In the end, this documentary pair of filmmakers use Kato’s activism story in Uganda as a stepping-stone to a greater fight that must be fought. Films like Bully and now Call Me Kuchu are meant to highlight a modern world that still reeks of bigotry and intolerance. Some of the words said in this film — “Gay rights are not human rights,” for one — will shock you to your core, but use them as fuel to educate others about the damage we do to ourselves as a human species when we go down this line of thinking. Documentary filmmakers like Wright and Zouhali-Worrall do so much by doing so little. Instead of directing the narrative or playing up the drama with staged situations, the pair of female directors simply listen. Letting the subjects do all the talking and acting without any directorial input is what makes their tragic stories all the more believable and difficult to swallow. A film such as this is precisely so riveting because it keeps things very simple by focusing on the issue at hand and documenting all sides without interjection.
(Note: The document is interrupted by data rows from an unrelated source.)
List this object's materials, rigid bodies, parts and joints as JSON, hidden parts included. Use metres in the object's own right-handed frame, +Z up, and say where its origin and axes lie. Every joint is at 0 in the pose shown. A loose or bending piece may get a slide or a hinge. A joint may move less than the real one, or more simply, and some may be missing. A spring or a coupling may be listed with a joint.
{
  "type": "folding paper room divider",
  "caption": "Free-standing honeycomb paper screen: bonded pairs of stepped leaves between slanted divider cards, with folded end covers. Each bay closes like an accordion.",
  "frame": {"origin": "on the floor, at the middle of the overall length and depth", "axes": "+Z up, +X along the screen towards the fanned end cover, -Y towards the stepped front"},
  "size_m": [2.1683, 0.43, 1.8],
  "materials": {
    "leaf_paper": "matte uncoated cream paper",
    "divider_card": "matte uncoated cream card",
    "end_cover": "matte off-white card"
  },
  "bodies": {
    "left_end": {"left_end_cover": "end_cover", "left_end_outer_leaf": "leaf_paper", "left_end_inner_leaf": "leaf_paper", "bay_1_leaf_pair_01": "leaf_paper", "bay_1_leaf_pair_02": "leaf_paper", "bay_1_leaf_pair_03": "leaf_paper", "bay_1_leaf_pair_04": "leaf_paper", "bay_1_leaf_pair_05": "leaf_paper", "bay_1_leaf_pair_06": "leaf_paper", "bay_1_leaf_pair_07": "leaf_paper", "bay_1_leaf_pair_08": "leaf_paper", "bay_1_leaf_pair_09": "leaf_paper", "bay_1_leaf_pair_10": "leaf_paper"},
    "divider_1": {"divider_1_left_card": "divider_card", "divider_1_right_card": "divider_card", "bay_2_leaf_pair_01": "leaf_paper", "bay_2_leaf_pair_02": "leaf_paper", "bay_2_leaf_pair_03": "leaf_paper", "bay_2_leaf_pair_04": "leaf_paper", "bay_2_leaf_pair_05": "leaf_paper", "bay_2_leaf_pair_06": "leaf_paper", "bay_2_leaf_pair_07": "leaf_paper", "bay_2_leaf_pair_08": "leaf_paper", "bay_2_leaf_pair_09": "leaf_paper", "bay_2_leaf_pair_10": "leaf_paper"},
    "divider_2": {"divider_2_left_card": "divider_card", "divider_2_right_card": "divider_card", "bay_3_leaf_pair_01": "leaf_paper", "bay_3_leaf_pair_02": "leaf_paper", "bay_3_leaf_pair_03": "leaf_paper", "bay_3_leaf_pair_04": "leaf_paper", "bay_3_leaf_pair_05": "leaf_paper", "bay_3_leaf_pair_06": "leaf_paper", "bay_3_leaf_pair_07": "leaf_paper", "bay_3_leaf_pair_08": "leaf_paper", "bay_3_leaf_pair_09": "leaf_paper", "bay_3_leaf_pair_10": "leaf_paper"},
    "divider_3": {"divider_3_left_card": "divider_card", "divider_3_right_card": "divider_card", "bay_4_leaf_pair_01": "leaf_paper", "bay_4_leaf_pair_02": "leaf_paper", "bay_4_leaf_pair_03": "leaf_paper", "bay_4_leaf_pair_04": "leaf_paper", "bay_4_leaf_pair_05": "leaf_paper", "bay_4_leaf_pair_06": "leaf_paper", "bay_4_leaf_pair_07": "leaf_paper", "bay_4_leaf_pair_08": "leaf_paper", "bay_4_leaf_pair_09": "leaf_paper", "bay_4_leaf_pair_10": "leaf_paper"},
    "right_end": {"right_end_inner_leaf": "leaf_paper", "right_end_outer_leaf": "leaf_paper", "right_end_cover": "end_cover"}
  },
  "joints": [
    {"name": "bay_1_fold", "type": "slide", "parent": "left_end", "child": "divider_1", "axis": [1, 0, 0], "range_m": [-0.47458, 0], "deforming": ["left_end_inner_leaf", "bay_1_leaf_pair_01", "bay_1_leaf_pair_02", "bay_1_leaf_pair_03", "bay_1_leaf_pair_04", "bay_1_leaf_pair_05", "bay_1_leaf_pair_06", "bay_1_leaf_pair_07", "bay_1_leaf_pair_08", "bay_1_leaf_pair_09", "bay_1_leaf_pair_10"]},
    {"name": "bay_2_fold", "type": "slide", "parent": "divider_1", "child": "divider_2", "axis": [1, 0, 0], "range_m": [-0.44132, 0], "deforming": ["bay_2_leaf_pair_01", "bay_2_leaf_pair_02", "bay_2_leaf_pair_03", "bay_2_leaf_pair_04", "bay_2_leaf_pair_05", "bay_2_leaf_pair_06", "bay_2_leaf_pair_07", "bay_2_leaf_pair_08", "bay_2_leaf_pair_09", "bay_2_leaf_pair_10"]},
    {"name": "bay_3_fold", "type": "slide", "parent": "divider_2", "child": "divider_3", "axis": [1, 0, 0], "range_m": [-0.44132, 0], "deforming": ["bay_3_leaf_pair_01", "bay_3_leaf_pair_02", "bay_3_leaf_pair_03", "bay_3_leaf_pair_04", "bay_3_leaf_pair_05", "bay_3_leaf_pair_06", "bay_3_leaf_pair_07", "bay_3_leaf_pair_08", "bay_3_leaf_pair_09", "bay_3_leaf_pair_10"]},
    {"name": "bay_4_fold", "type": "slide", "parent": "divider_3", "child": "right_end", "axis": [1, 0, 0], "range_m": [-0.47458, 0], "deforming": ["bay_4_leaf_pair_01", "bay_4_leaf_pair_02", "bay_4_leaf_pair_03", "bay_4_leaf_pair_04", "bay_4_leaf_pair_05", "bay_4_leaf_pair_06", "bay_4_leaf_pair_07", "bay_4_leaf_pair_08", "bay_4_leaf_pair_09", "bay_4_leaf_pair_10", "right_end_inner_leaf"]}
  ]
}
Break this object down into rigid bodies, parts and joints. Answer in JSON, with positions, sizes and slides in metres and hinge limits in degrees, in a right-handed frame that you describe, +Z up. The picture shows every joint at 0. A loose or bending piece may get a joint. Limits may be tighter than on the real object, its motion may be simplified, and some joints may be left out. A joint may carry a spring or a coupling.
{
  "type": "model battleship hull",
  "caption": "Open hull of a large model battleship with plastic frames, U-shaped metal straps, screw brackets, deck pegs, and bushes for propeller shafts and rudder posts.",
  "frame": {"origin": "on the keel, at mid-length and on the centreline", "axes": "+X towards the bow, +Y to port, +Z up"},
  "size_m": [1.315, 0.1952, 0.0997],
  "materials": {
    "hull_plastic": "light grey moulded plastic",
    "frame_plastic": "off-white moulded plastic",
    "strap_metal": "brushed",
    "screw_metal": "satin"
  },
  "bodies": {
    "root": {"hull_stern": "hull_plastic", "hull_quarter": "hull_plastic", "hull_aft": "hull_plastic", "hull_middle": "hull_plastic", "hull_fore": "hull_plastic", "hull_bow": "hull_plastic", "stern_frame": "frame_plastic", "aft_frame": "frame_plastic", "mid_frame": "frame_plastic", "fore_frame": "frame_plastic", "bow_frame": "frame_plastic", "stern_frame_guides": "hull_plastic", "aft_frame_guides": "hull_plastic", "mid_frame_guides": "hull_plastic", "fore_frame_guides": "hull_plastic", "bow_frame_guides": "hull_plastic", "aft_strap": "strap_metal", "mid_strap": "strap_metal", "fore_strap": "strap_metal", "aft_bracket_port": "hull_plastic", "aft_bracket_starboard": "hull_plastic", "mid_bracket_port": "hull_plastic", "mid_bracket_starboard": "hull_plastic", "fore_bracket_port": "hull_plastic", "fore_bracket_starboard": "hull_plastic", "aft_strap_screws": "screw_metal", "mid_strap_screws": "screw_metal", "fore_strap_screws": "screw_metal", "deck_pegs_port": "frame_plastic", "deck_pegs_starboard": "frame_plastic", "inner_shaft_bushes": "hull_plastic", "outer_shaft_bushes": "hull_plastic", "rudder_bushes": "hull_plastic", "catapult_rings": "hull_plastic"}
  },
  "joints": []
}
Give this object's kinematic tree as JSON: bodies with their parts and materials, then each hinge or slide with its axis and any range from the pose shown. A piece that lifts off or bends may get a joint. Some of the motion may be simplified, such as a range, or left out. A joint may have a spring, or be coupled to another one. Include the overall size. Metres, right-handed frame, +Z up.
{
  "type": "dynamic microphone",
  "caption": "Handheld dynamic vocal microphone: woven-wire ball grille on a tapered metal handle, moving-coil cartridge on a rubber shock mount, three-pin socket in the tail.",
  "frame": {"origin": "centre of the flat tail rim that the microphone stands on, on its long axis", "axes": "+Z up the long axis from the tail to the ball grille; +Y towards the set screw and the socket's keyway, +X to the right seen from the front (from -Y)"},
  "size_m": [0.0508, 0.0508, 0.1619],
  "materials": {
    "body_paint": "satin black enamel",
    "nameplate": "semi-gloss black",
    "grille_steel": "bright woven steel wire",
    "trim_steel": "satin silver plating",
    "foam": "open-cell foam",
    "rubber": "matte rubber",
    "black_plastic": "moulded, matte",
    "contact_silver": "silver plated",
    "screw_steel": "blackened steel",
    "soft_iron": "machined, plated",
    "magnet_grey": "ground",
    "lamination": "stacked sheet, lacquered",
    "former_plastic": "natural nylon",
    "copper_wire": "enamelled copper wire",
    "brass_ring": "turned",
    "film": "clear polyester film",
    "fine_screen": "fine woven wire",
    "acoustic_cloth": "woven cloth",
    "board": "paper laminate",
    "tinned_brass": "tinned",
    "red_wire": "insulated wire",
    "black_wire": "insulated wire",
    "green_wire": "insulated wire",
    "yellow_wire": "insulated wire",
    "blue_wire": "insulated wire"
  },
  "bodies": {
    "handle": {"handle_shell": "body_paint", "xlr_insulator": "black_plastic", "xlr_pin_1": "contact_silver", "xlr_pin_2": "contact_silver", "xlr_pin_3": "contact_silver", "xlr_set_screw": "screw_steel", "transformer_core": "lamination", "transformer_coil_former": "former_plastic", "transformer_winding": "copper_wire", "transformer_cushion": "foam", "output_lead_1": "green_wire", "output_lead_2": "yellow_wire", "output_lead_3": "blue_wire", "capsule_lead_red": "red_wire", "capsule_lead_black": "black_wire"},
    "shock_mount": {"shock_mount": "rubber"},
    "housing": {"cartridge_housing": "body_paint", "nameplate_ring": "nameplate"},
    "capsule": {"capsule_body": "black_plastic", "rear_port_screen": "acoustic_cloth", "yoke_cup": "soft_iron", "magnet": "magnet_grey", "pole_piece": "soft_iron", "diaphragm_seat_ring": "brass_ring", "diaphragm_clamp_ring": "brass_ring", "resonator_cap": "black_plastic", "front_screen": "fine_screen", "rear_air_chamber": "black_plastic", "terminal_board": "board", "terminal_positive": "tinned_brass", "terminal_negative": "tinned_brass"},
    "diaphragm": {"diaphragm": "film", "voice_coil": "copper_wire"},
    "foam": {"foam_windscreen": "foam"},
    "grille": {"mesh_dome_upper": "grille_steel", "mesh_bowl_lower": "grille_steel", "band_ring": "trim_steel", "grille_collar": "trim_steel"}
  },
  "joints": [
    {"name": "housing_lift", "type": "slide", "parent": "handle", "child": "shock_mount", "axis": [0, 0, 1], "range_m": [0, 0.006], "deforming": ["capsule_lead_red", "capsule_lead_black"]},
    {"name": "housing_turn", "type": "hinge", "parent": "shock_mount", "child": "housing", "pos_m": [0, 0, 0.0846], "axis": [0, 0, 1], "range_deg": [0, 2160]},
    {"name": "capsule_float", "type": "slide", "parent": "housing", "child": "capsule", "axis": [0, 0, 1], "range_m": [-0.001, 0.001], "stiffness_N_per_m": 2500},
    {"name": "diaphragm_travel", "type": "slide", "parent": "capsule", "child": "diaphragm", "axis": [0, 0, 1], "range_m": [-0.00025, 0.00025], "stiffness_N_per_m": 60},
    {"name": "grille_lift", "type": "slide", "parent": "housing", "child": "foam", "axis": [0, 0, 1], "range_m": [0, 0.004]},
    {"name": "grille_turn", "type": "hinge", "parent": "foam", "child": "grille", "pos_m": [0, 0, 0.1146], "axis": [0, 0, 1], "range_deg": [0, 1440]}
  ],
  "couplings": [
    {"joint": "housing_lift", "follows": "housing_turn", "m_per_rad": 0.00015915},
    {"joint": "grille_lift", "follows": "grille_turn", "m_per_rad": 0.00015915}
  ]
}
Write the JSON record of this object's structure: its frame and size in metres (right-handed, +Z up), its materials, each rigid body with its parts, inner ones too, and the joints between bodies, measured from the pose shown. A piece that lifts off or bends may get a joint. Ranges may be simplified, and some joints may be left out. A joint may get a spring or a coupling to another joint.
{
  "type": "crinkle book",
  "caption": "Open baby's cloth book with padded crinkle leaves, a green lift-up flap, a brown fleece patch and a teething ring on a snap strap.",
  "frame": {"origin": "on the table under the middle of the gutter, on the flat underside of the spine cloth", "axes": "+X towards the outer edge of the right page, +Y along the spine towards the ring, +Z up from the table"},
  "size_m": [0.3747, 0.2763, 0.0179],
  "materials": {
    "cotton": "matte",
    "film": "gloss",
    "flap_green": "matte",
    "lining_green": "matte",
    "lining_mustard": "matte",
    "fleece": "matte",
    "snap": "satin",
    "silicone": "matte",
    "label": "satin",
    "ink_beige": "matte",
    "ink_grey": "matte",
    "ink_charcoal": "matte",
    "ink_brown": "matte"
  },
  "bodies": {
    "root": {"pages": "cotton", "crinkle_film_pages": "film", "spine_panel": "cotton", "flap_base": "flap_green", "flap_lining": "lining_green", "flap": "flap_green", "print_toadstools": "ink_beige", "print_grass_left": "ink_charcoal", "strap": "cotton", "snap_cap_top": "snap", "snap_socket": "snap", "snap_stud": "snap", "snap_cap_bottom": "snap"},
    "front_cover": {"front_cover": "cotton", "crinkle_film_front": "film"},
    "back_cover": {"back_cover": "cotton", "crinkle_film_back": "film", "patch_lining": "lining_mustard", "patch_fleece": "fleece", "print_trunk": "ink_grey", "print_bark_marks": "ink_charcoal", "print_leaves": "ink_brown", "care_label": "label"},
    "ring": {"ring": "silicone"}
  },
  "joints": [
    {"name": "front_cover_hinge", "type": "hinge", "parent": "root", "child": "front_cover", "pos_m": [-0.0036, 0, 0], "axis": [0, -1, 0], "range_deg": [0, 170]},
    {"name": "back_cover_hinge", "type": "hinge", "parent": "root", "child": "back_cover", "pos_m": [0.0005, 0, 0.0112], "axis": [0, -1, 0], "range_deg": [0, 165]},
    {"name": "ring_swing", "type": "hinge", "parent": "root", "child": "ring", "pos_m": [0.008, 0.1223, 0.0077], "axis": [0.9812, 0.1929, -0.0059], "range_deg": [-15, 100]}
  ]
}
Call Me Kuchu is a perfect example of modern cinéma vérité: keeping things strictly unbiased and real by simply observing while the cameras remain rolling. It’s rare nowadays to witness this lost craft of film-making, but the young Katherine Fairfax Wright — who serves as co-director, cinematographer, and editor of this documentary — does it so marvelously without even the slightest hint of self-interest. Call Me Kuchu is perhaps the most important film you’re likely to see all year, and the first documentary of 2012 to capture my four-star rating. Nothing is more satisfying than seeing an important global issue like human intolerance be handled in such an honestly told, realistically unfolded way. If more documentaries were filmed like Call Me Kuchu, the genre could return to its roots of educating and mobilizing viewers instead of simply entertaining them.